> **Aim**
Copy every line in the records below that contains the word "this".

○ ○ ○ ○

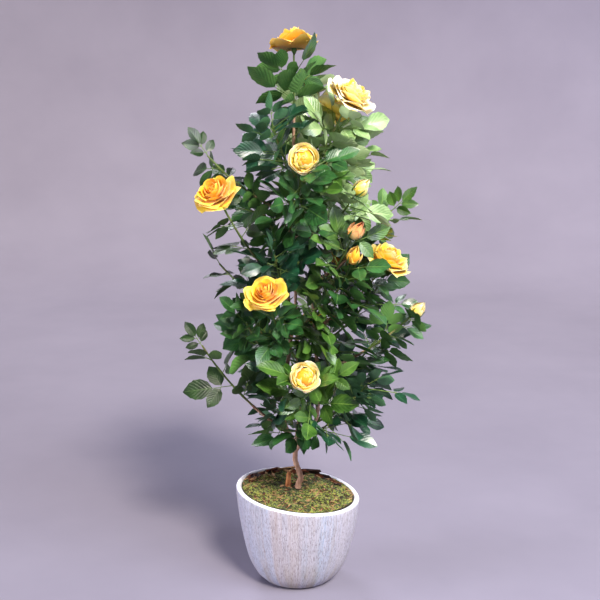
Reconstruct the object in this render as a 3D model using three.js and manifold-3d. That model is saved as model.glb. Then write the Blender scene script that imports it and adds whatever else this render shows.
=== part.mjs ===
// A silk rose bush in a whitewashed pot: three wooden stems that rise from one foot in a bed of moss, bare boughs, and
// sprays of glossy leaves with yellow roses and buds. Millimetres, +Z up, +X right, front towards -Y, and the origin at
// the centre of the pot's flat underside.
import * as THREE from "three";
import { mergeVertices } from "three/addons/utils/BufferGeometryUtils.js";
import Module from "manifold-3d";

const wasm = await Module();
wasm.setup();
const { Manifold, Mesh: SolidMesh } = wasm;

// ---------------------------------------------------------------- driving sizes

const CLEARANCE = 0.3; // between any two pieces that touch on the real thing
const POT = {
  profile: [[60, 0], [77, 6], [94, 32], [104, 58], [112, 92], [118, 122], [123, 160], [124, 180]], // radius, height
  height: 186,
  wall: 11,
  floor: 16,
  sides: 24,
  rimSlope: 0.113, // fall of the rim from left to right, per millimetre
};
const MOSS = { edgeDrop: 7, crown: 8, bump: 2.5, seatRadius: 36, topRings: [36, 62, 92] };
const STEM = { sides: 5, ringSpacing: 38, flareRadius: 13, flareHeight: 26 };
const BOUGH = { sides: 4, rings: 3, rootRadius: 3.6, tipRadius: 2.6 };
const SPRAY = { sides: 3, rings: 4, rootRadius: 2.6, tipRadius: 1.7, bare: 0.16, spacing: 33 };
const LEAF = {
  stalk: 40, // from the stem to the leaflet at the leaf's tip
  stalkRadius: 1.15,
  opening: 56, // degrees between the stem and the stalk
  pairAngle: 60, // degrees between the stalk and a side leaflet
  pairPlace: 0.5, // how far along the stalk the pair stands
  length: 76,
  tipShare: 0.72, // a leaf at the spray's tip against one at its foot
  width: 0.72, // of its length
  widest: 0.42, // how far along a leaflet it is widest
  thickness: 0.02, // of its length
  droop: 0.08, // how far the tip hangs, of its length
  mostRoll: 72, // degrees that a leaf may turn about its stalk
};
const BLOOM = { full: 42, cabbage: 25, bud: 12.5 }; // radius
const SEED = 22;
const GOLDEN_ANGLE = 137.508;
const ATTEMPTS = 6;
const ROUTE = { spacing: 6, skip: 0.05, room: 7, shifts: [0, 9, -9, 18, -18, 27, -27, 40, -40] };

// ---------------------------------------------------------------- helpers

const degrees = (angle) => (angle * Math.PI) / 180;
const mix = (a, b, t) => a + (b - a) * t;
const smooth = (t) => t * t * (3 - 2 * t);
const clamp01 = (t) => Math.min(1, Math.max(0, t));

// Seeded random numbers: a seed gives the same draws each time.
function generator(seed) {
  let state = Math.imul(seed + 1, 2654435761) >>> 0;
  const draw = () => {
    state = (Math.imul(state, 1664525) + 1013904223) >>> 0;
    return state / 4294967296;
  };
  draw();
  draw();
  return draw;
}

// A point at an azimuth (0 front, 90 right, 180 back), a reach from the pot's axis and a height.
function around(azimuth, reach, height) {
  const a = degrees(azimuth);
  return new THREE.Vector3(reach * Math.sin(a), -reach * Math.cos(a), height);
}

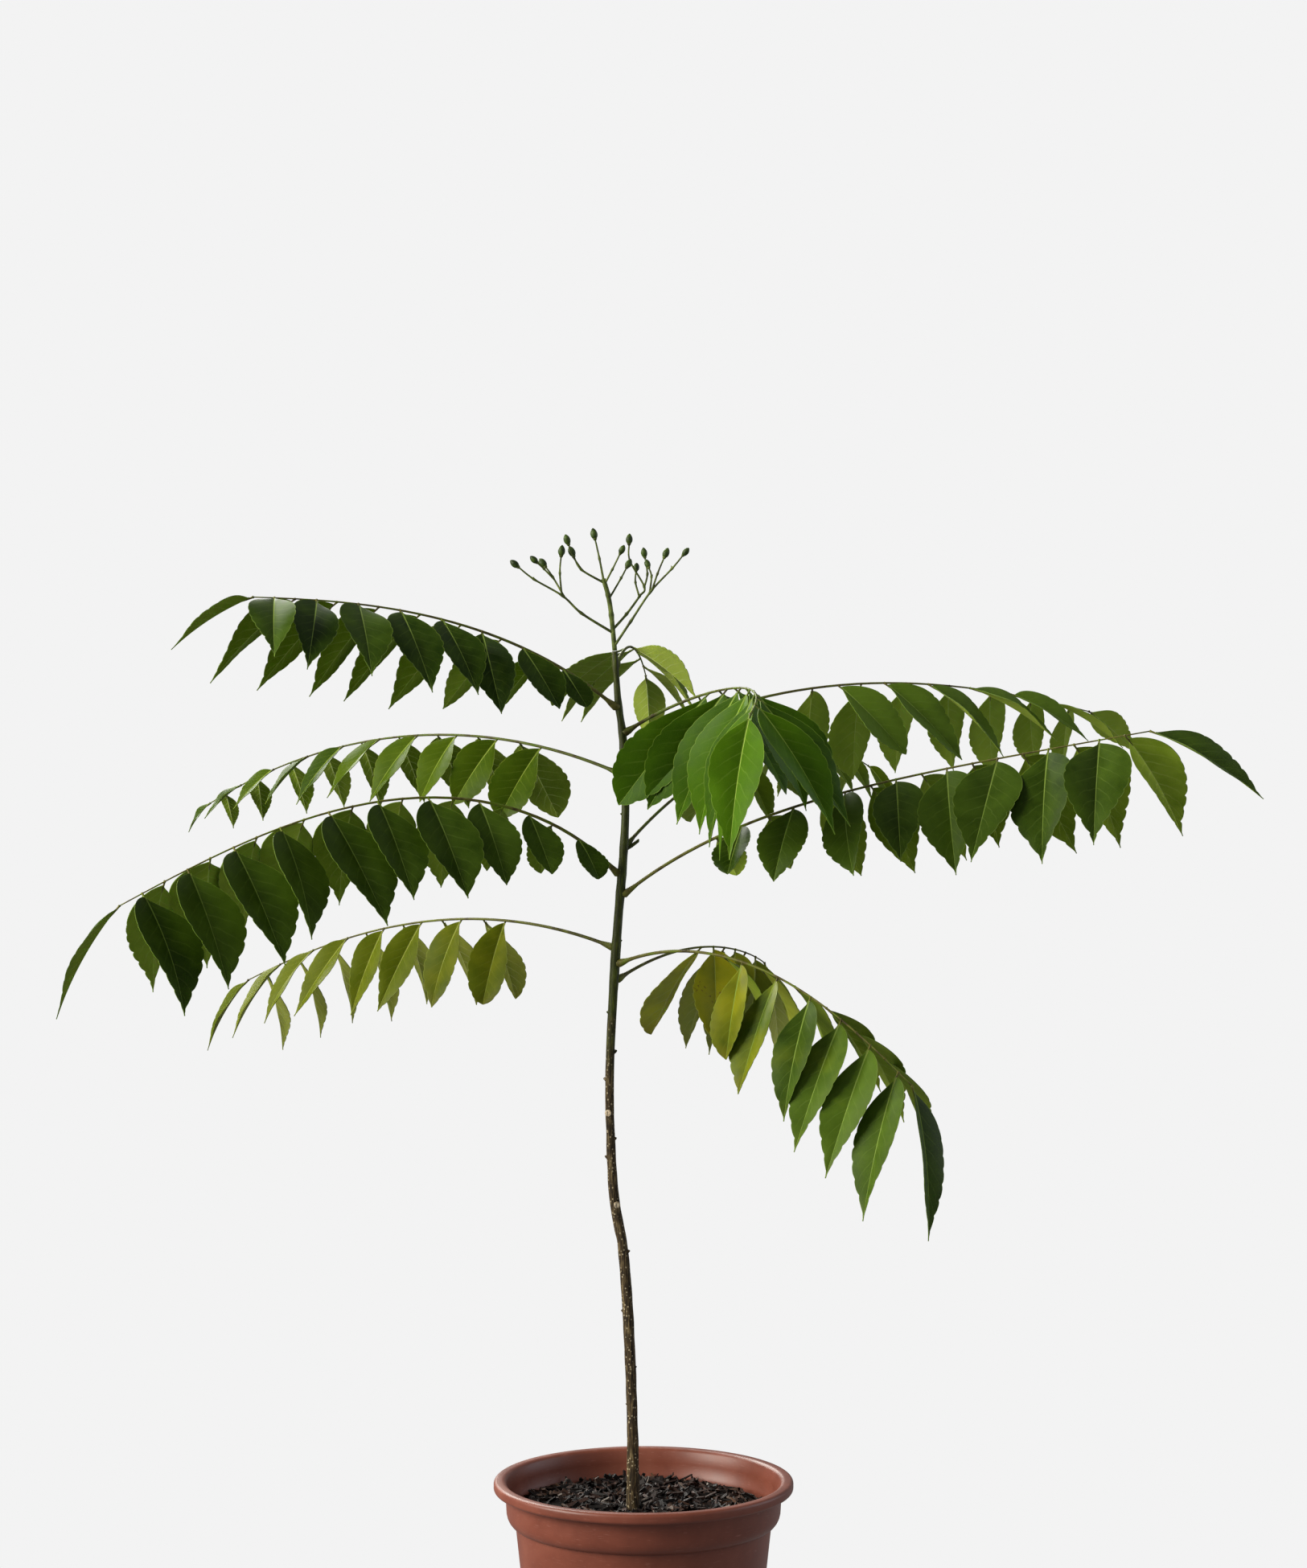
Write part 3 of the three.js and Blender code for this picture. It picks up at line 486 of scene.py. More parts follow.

○ ○ ○ ○

> **Exercise output**
Reconstruct the object in this render as a 3D model using three.js and manifold-3d. That model is saved as model.glb. Then write the Blender scene script that imports it and adds whatever else this render shows.
Write part 3 of the three.js and Blender code for this picture. It picks up at line 486 of scene.py. More parts follow.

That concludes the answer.